*What you will do:*
Return only the lines from the top of the material through the line marked by "of a piece.", unaltered.

*Data shown:*
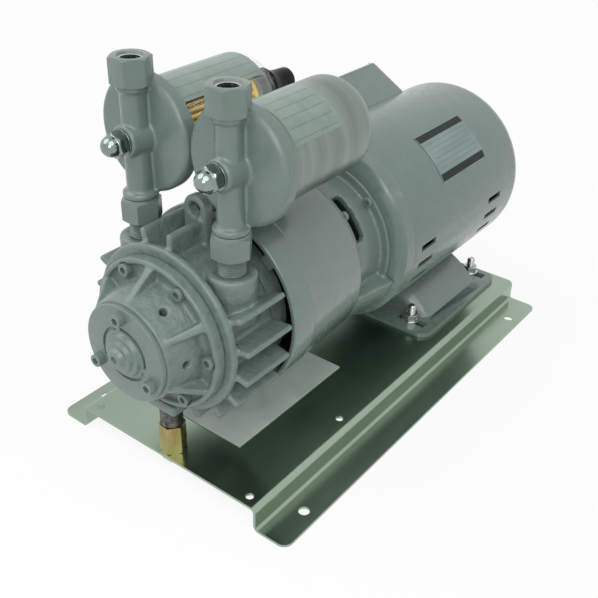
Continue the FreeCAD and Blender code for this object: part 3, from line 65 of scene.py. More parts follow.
class Lie(Enum):
    """The direction in which a turned piece lies."""

    SHAFT = "along Y, angles anticlockwise from the front"
    UPRIGHT = "along Z, angles anticlockwise from above"


class Body(Enum):
    """The moving bodies of the frame that new pieces ride on."""

    MACHINE = "machine"
    CLAMP_WASHER = "clamp_washer"
    CLAMP_KNOB = "clamp_knob"


def lay(lie: Lie, x: float = 0.0, y: float = 0.0, z: float = AXIS_HEIGHT) -> Matrix:
    """Gives the place of a piece.

    Args:
        lie: The direction in which the piece's own z axis lies.
        x, y, z: Where its own origin is.

    Returns:
        The matrix from the piece's own axes to the pump's.
    """
    if lie is Lie.SHAFT:
        return Matrix(((1, 0, 0, x), (0, 0, 1, y), (0, 1, 0, z), (0, 0, 0, 1)))
    return Matrix.Translation((x, y, z))


HERE = Matrix()
SHAFT = lay(Lie.SHAFT)
COLUMNS = [lay(Lie.UPRIGHT, side * HEAD_X, HEAD_Y, 0) for side in (-1, 1)]


def spun(place: Matrix, degrees: float, radius: float = 0.0) -> Matrix:
    """Turns a place about its own z axis.

    Args:
        place: The place.
        degrees: How far it turns.
        radius: How far it then moves out along its own x axis.

    Returns:
        The new place.
    """
    turn = Matrix.Rotation(math.radians(degrees), 4, "Z")
    return place @ turn @ Matrix.Translation((radius, 0, 0))


def screw_places(circle: float, angles: Iterable[float], seat: float, out: int) -> list[Matrix]:
    """Gives the places of screws round the shaft line.

    Args:
        circle: Radius of the circle that they stand on.
        angles: Their angles in degrees.
        seat: Where their heads sit along Y.
        out: 1 where the heads point to the motor, -1 where they point to the front.

    Returns:
        One place for each screw.
    """
    facing = Matrix.Translation((0, 0, seat)) @ Matrix.Scale(out, 4, Vector((0, 0, 1)))
    return [spun(SHAFT, angle, circle) @ facing for angle in angles]


def over_corners(flats: float) -> float:
    """Gives the radius over a hexagon's corners."""
    return flats / 2 / math.cos(math.pi / 6)


def tube(low: float, high: float, inner: float, outer: float, near: float = 0.0,
         far: float = 0.0) -> Profile:
    """Gives the section of a tube, or of a disc where the inner radius is 0.

    Args:
        low, high: Where it starts and ends along its axis.
        inner, outer: Its radii.
        near, far: Roundings of its outer edges at low and at high.

    Returns:
        Points (along, radius) or (along, radius, rounding).
    """
    return [(low, inner), (low, outer, near), (high, outer, far), (high, inner)]


def threaded(start: float, end: float, radius: float, pitch: float, depth: float) -> Profile:
    """Gives the outline of a thread.

    Args:
        start, end: Where the thread begins and ends along its axis.
        radius: Its outer radius.
        pitch: From crest to crest.
        depth: From crest to root.

    Returns:
        Points (along, radius) with crests and roots in turn.
    """
    turns = max(1, round((end - start) / pitch))
    step = (end - start) / turns
    points = []
    for turn in range(turns):
        low = start + step * turn
        points += [(low, radius - depth), (low + step * 0.4, radius), (low + step * 0.6, radius)]
    return points + [(end, radius - depth)]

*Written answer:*
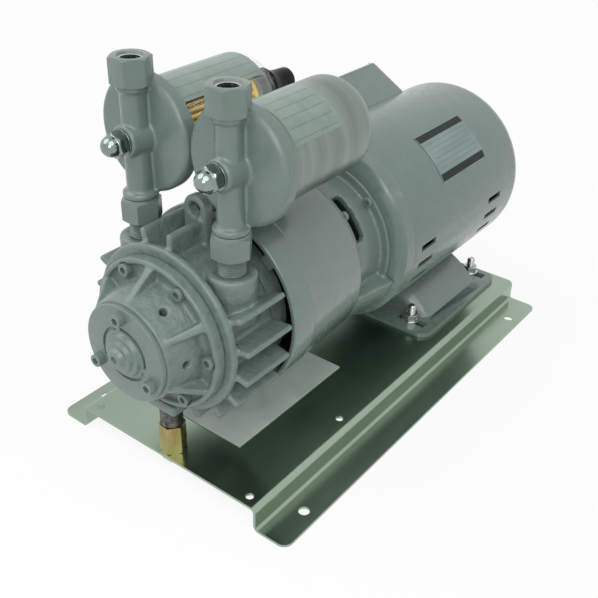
Continue the FreeCAD and Blender code for this object: part 3, from line 65 of scene.py. More parts follow.
class Lie(Enum):
    """The direction in which a turned piece lies."""

    SHAFT = "along Y, angles anticlockwise from the front"
    UPRIGHT = "along Z, angles anticlockwise from above"


class Body(Enum):
    """The moving bodies of the frame that new pieces ride on."""

    MACHINE = "machine"
    CLAMP_WASHER = "clamp_washer"
    CLAMP_KNOB = "clamp_knob"


def lay(lie: Lie, x: float = 0.0, y: float = 0.0, z: float = AXIS_HEIGHT) -> Matrix:
    """Gives the place of a piece.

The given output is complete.